My son came to me at age 11 and said she felt like she might be a girl. At the time I felt a number of emotions but a big one was fear and anxiety for her future. When I read some of the recent letters in the Herald, I feel that same sense of fear and anxiety. I wonder if perhaps at the heart of some of the letters is fear too. Fear of the unknown; of something outside their experience and therefore their understanding.
I would like to think that the writers of those letters are good, kind people who when given the opportunity to understand what the life of someone who is transgender, and their family, looks like they may feel a little reassured.
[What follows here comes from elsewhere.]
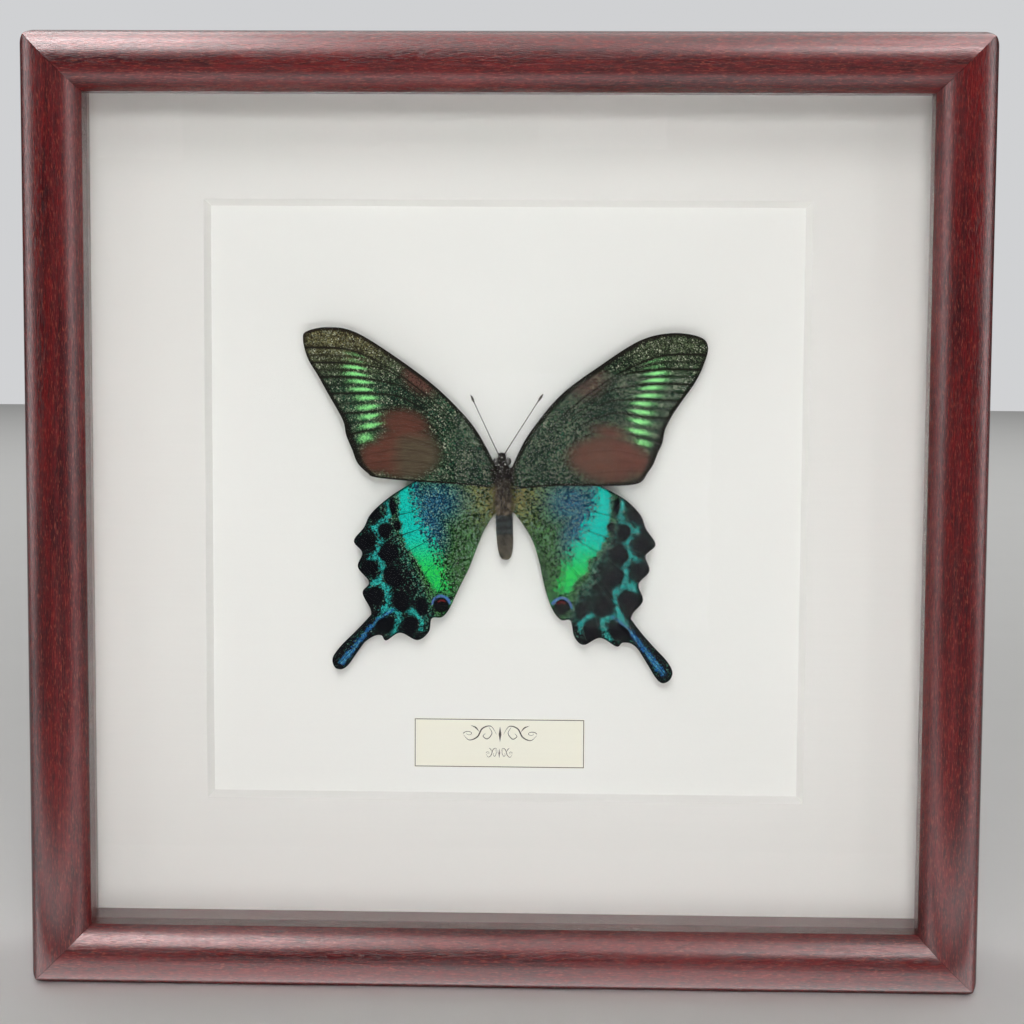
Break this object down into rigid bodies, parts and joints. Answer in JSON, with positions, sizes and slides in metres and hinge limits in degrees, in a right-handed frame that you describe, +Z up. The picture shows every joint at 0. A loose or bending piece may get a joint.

My daughter has always been kind and gentle. She would rescue bees that had flown into puddles and build them shelters and bring them honey on teaspoons. She has always brought home exemplary report cards with comments about what an awesome kid she is. She has friends who care about her, and family who love her. She loves butterflies and baking and often cooks the family meal. And she is funny. So awesomely funny.
She is a teenager now and continues to be the same wonderful, kind human being. Our lives look remarkably the same. We sit at the dinner table and discuss her and her siblings’ days, what is going on at school, and in the world. They disagree over who is going to do the dishes and grumble if they have to tidy their rooms.
As parents we worry about our children. As a mum of a transgender child there is an extra layer of worry and fear. The world is not a kind place at the moment. But I wish for those people who have written those letters the same things I wish for my child. People who love them, a place to call home and things that bring them joy.